Zur Eröffnung 1952 war das Haus noch nicht in die vielen Schachtelkinos zerstückelt, sondern trumpfte in der kinoverrückten Ära der 50er Jahre als imposantes Uraufführungstheater auf. Über 1.100 Plätze umfasste der Europa-Palast damals und bot vielen Premieren und Starauftritten eine glanzvolle Bühne. Leinwandgrößen wie Curd Jürgens, Hildegard Knef, Liselotte Pulver oder die italienische Diva Sophia Loren gaben sich die Ehre. Im legendären Künstlerzimmer hinter der Bühne sind die Namen mit Autogrammen und Widmungen der Stars verewigt. Zum Jubiläum konnten die Besucher einen Blick auch in diese Schatzkammer werfen – auf Spurensuche in die Filmhistorie.
Errichtet wurde das Gebäude vom Firmengründer Ludwig Reichard. Er hatte 1926 umgesattelt – vom Einzelhändler zum Kinobesitzer und hatte mit seinem ersten Kino, dem kleinen Eden-Theater, nahe Allerheiligentor, den Grundstein für das Familienunternehmen gelegt. Den Niedergang des Kinobooms Mitte der 60er Jahre erlebte Reichard indes nicht mehr. Er war 1954 verstorben. Die Geschäfte führte fortan seine Tochter Liselotte Jaeger, fast 50 Jahre lang, und machte die Kinos zu einer Institution der Stadt. Sehr früh erkannte sie den Zug der Zeit. Sie veranlasste in den 70er Jahren den Umbau des Hauses in die heutige Form des Kinocenters mit acht Spielstätten, den E-Kinos. Anders wäre das Ende wohl nicht zu verhindern gewesen.

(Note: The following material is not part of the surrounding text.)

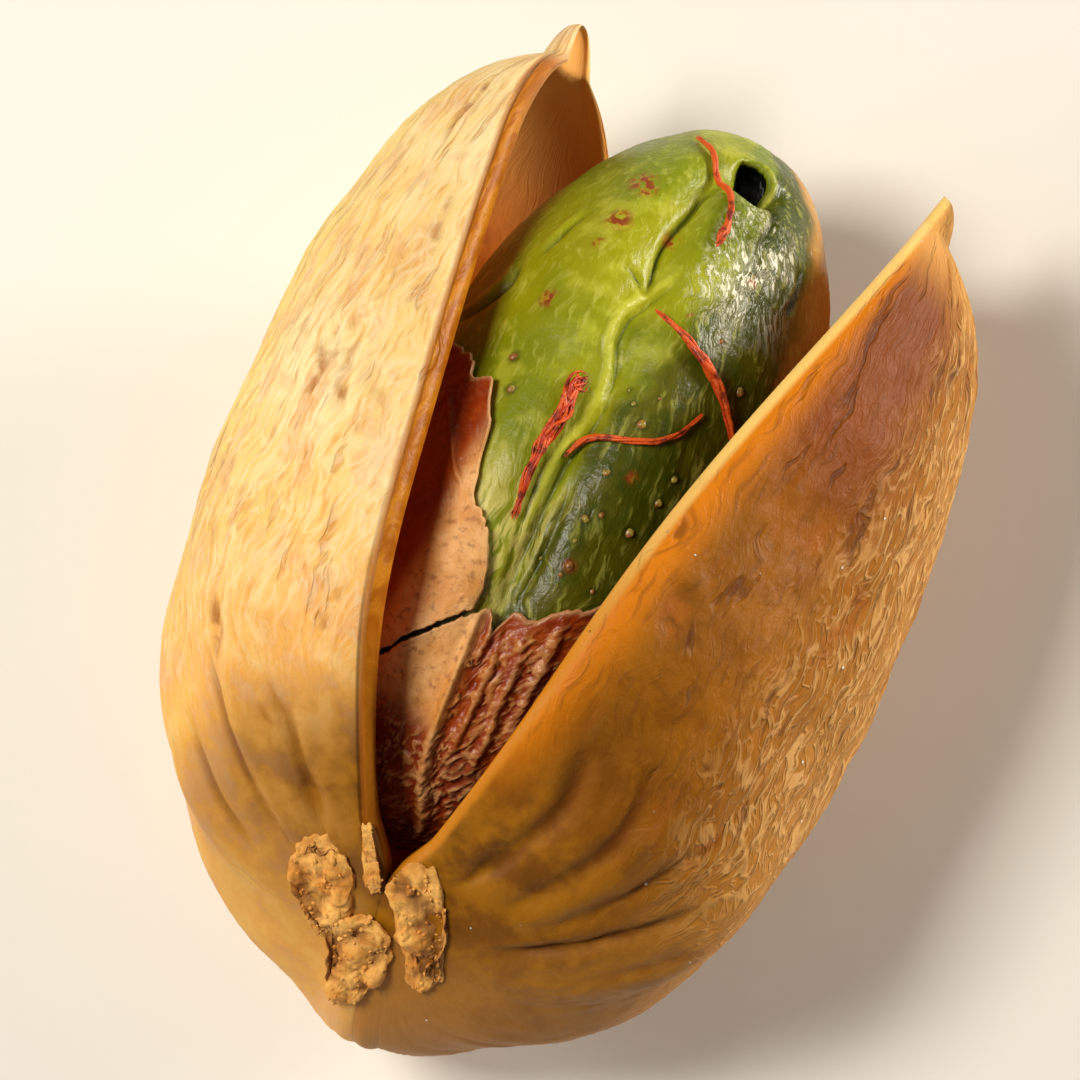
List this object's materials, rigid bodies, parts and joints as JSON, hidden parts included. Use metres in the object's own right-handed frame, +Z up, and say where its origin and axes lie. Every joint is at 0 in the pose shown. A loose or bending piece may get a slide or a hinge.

Neben dem Stammsitz an der Hauptwache betreibt die Kinogruppe noch das gehobene Arthouse-Theater "Eldorado" sowie ein Multiplex mit sieben Sälen in Neckarsulm, das 2001 eingeweiht wurde. Seit 2002 liegt die Geschäftsführung in den Händen von Gabriele Jaeger. Wie aus heiterem Himmel war ihr die Aufgabe zugefallen. Denn an Aufhören hatte Schwiegermutter, Liselotte Jaeger, die Grande Dame der Branche, partout nicht gedacht. Als sie 2002 plötzlich starb, war keine Nachfolgeregelung getroffen. So sprang Gabriele Jaeger in die Bresche, obwohl sie mit dem Kinogeschäft zuvor nie zu tun hatte. Seither nun managt sie das Haus, und wie man sieht: mit deutlichem Erfolg.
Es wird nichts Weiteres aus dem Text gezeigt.